Dans la chambre suivante, je retrouve la place ou j’ai vu mourir mon père. Sur la cheminée, se trouve un paysage en tapisserie, en le regardant je me rappelle que chaque point d’aiguille a été marqué pour moi par une douleur et une angoisse mortelle.

Ce fut dans la chambre voisine que je revins après avoir vu expirer ma mère. Accablée de fatigue et de douleur, je m’assoupis avec le sentiment de mon malheur. Quel sommeil ! et surtout quel réveil ! Il aurait bien mieux valu pour moi ne me réveiller jamais.
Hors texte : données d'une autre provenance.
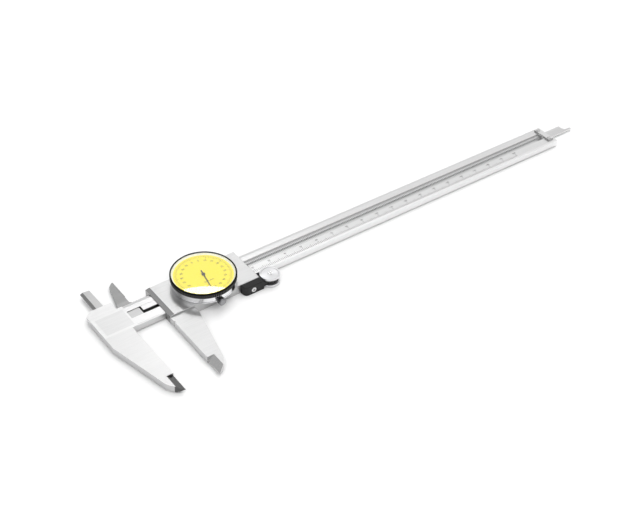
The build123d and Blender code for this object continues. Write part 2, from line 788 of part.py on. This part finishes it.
# Thumb roller: a lower disc with its hub, an upper disc, and the screw that holds them together
rim_grooves = 56
disc_gap = 0.08
lower_disc_foot = 0.25
lower_disc_top = arm_bottom - disc_gap
upper_disc_foot = arm_top + disc_gap
upper_disc_top = plate_front + 0.3


def roller_disc(radius, foot, top, dish):
    """A disc with a grooved rim and a shallow dish in its outer face."""
    with BuildPart() as disc:
        with BuildSketch(plane_at(roller_x, roller_y, foot, UP)):
            Circle(radius)
            with PolarLocations(radius + 0.03, rim_grooves):
                Circle(0.13, mode=Mode.SUBTRACT)
        extrude(amount=top - foot)
        if dish:
            with BuildSketch(plane_at(roller_x, roller_y, top, UP)):
                Circle(radius - 0.8)
            extrude(amount=-dish, taper=40, mode=Mode.SUBTRACT)
    return disc


with BuildPart() as lower_disc:
    add(roller_disc(roller_radius, lower_disc_foot, lower_disc_top, 0).part)
    with BuildSketch(plane_at(roller_x, roller_y, lower_disc_top, UP)):
        Circle(hub_radius)
    extrude(amount=upper_disc_foot - lower_disc_top)
    with Locations(plane_at(roller_x, roller_y, upper_disc_foot, UP)):
        Hole(radius=0.62, depth=2.6)
write(lower_disc, "roller_lower_disc")
with BuildPart() as upper_disc:
    add(roller_disc(roller_rim_radius, upper_disc_foot, upper_disc_top, 0.2).part)
    with Locations(plane_at(roller_x, roller_y, upper_disc_top, UP)):
        Hole(radius=0.62, depth=upper_disc_top - upper_disc_foot)
write(upper_disc, "roller_upper_disc")
roller_screw = screw(plane_at(roller_x, roller_y, upper_disc_top - 0.2, UP), 1.2, 0.3, 0.6, 2.9, 0.25)
write(group([roller_screw]), "roller_screw")
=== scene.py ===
"""A dial caliper on a pale studio floor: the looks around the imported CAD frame."""

import json
import math

import bmesh
import bpy
from mathutils import Matrix, Vector


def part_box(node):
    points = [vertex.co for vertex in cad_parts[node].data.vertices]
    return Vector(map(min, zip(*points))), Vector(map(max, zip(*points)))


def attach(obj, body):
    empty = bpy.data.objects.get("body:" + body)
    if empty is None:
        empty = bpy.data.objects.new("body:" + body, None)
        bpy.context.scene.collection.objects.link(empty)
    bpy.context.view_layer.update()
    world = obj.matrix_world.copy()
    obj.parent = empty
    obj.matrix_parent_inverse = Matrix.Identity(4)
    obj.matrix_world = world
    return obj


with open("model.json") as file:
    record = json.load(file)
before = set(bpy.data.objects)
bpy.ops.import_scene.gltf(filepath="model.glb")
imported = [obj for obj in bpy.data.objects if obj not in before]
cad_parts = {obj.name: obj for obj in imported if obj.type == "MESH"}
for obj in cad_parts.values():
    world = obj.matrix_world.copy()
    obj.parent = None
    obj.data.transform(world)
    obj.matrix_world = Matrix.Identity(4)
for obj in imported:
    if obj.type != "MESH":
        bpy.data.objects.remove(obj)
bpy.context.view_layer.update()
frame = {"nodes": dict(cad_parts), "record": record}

MM = 0.001


def limits(node):
    """A CAD node's lowest and highest corners, in millimetres."""
    low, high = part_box(node)
    return low / MM, high / MM


beam_high = limits("beam_with_fixed_jaw")[1]
face_high = limits("dial_face")[1]
crystal_high = limits("crystal")[1]
back_low, back_high = limits("slider_back_plate")
block_low, block_high = limits("rack_end_block")
bezel_low, bezel_high = limits("bezel_ring")
roller_low, roller_high = limits("roller_upper_disc")


# ---------------------------------------------------------------- materials


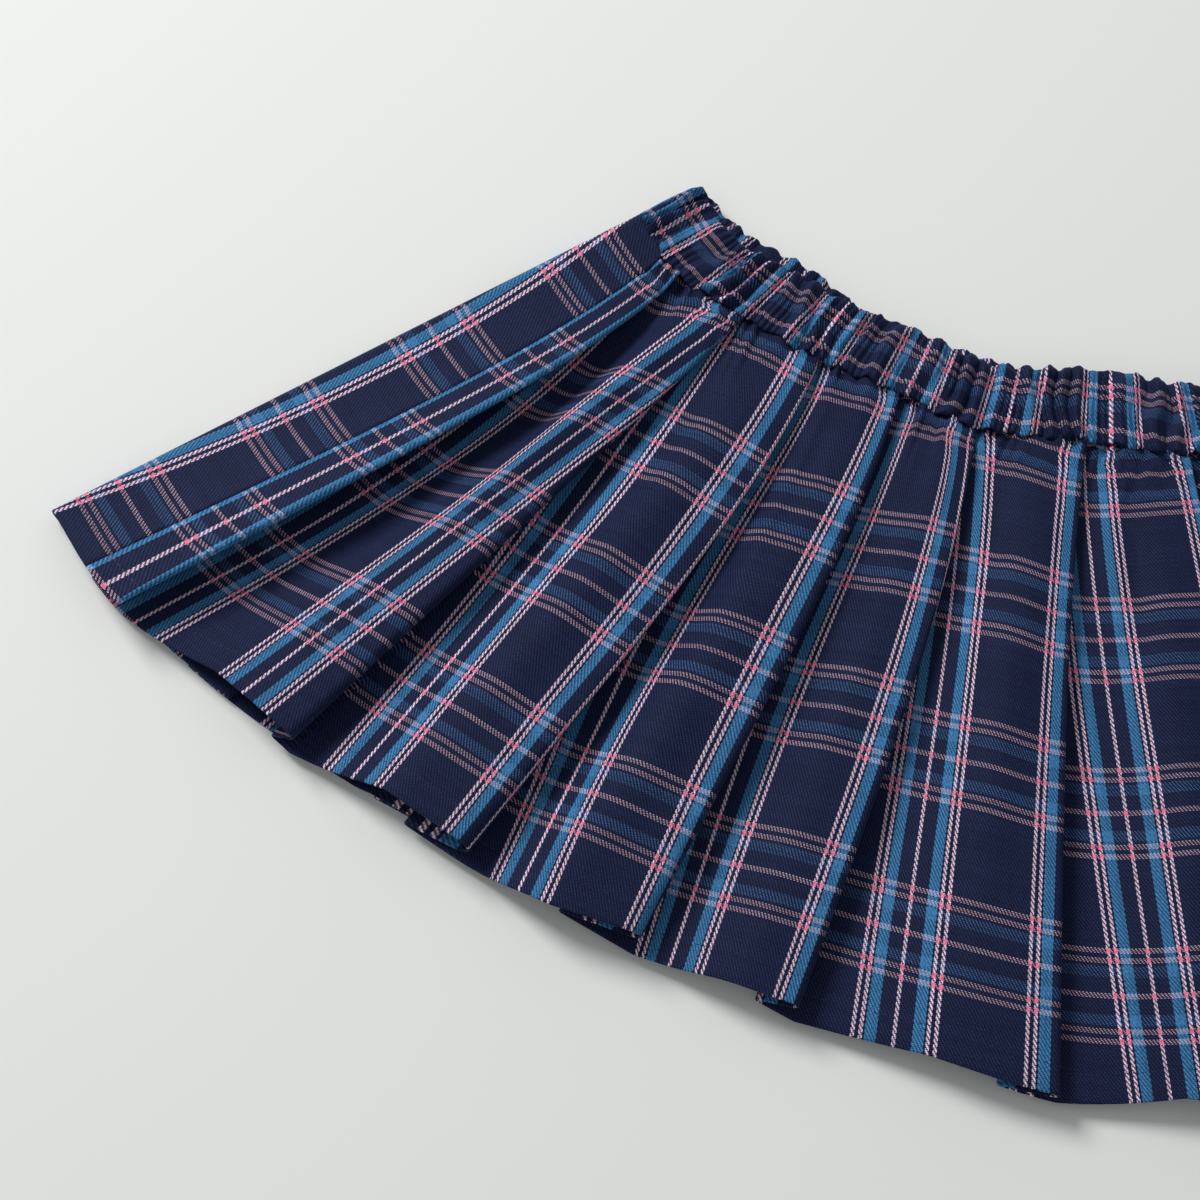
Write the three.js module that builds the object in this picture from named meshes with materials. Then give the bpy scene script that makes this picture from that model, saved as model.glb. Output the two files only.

Je redescends au jardin, le petit berceau qui le terminait et où je m’asseyais avec ma mère a été détruit. Ce fut près de là que je plantais les premiers dahlias ; cette fleur est pour moi l’objet d’un triste et doux souvenir, elle évoque une blanche et mélancolique figure, ombragée de cheveux blonds, et dont le regard de grands yeux bleus semblait lire dans ma pensée. À cette heure, que son âme n’habite plus la terre, elle lit encore bien plus profondément dans la mienne.

Tout cela n’existe plus pour moi qu’à l’état de souvenir ; toute ma famille a disparu, je suis la dernière de mon nom, qui ne sera plus tracé que sur ma tombe.

Quand j’interroge le passé, je me demande où s’en vont tant de générations disparues dans ce monde inconnu, dans cet océan, sans port et sans rives, qu’on nomme l’éternité. Ah ! combien nous avons besoin d’espérer et de croire en présence de l’infini.